Yin and yang, day and night, the balance of opposites — this idea has been so overused that it has become an eye-rolling cliche in modern media expressions, despite its profound and ancient roots.

However, Michael Arias’ adaptation of Taiyo Matsumoto’s graphic novel Black and White into a feature-length anime film called Tekkonkinkreet has breathed new life into this worn-out idea. The film is an elaborate aural, visual and emotional experience, pulling you into its richness from every direction.

The main characters are two boys, one named Kuro (Black) and the other named Shiro (White). Of course these two characters complement each other, but their integration is not a clean one as the characters bleed into each other, blurring the lines that supposedly distinguish them as opposites.
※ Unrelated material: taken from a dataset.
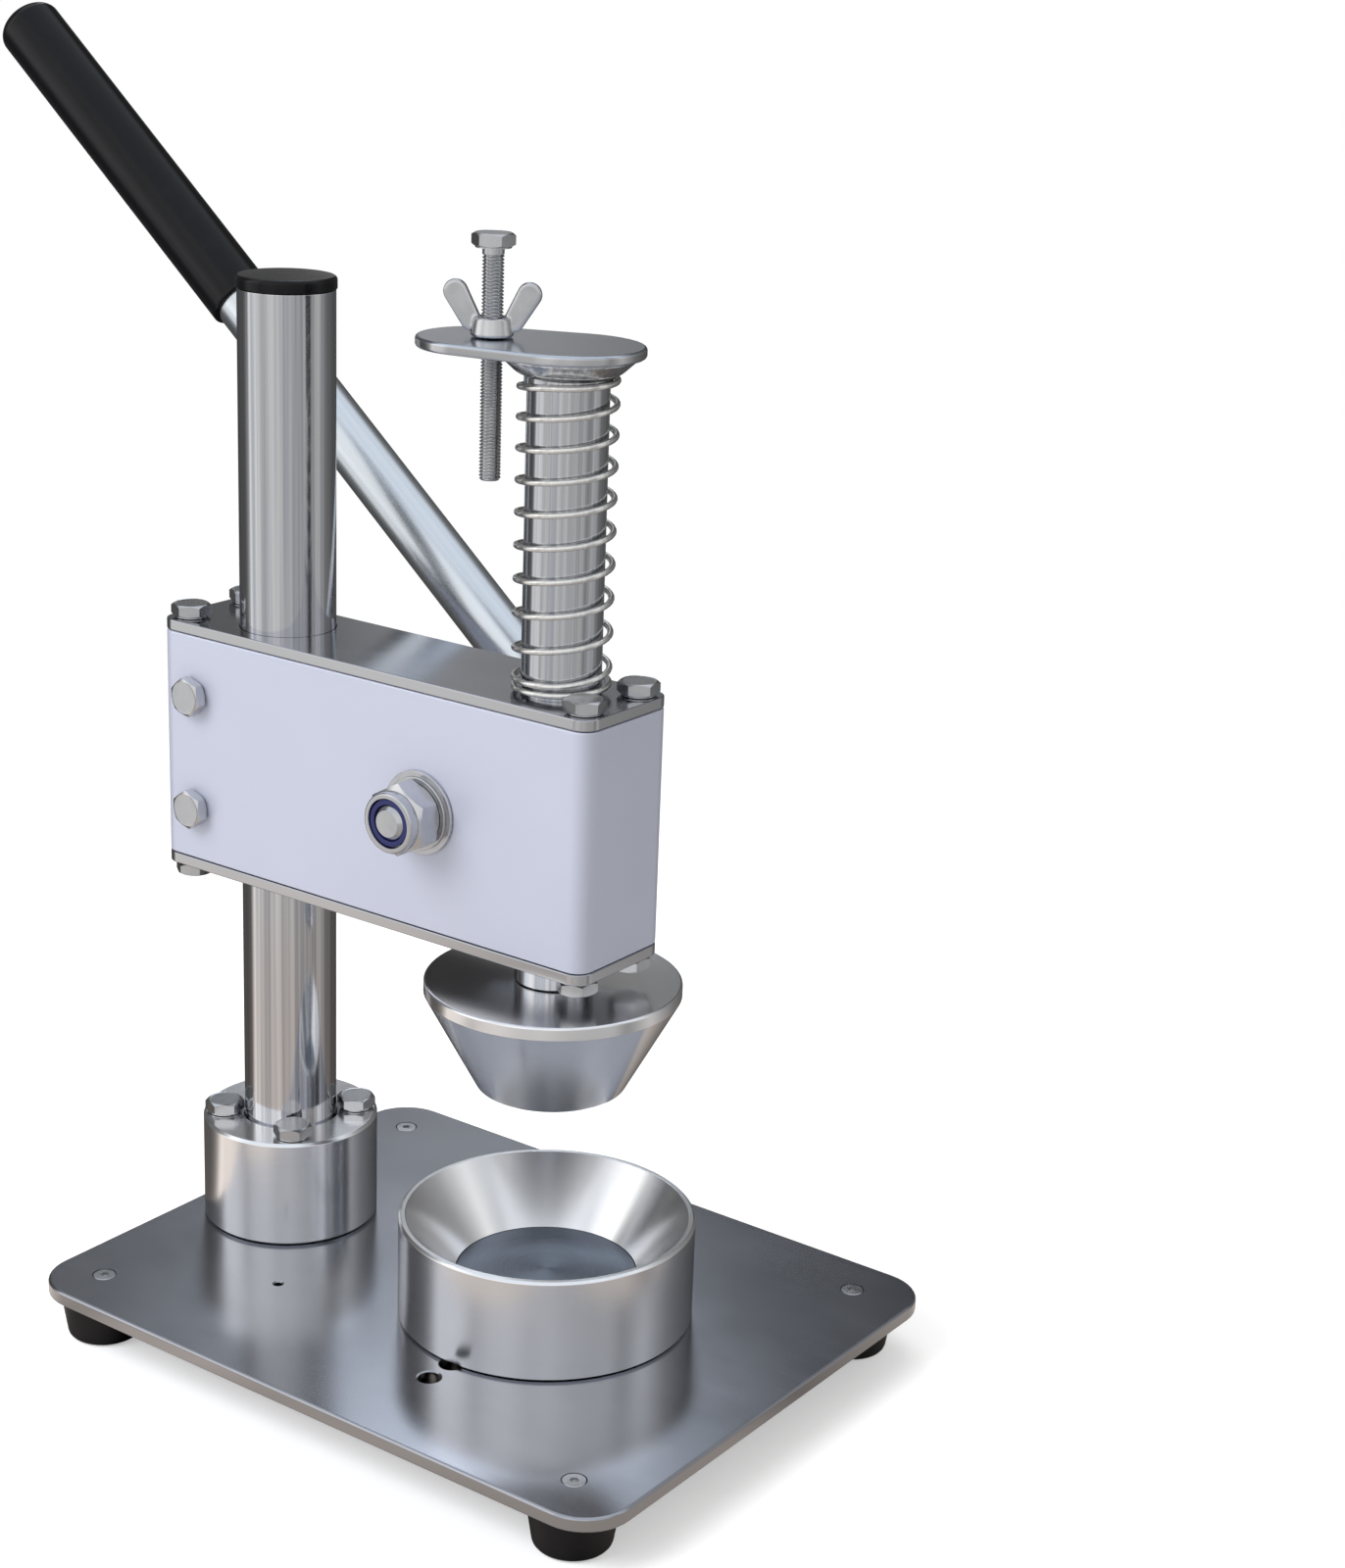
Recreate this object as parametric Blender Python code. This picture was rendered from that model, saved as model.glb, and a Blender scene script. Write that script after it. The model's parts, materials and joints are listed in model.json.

Everything else about the film is the same way: The clarity and predictability of the plotline falls apart upon close inspection, just as the buildings of the beautifully ugly city are clearly separate yet hard to distinguish from one another. Even the minor characters are constructed out of seemingly contradictory symbolism. Although yin-yang is a Daoist idea, religious symbolism doesn’t stop in the detailed art.

There’s a lot of badly done Japanese anime out there, and this is one of those films that reminds you why anime is so great and how it has become such a powerful medium of expression throughout the world. Be prepared to feel the weight of reality float and teasingly slip out from under your feet while watching this film, and watch it in high definition or you’ll miss out on more than half the experience.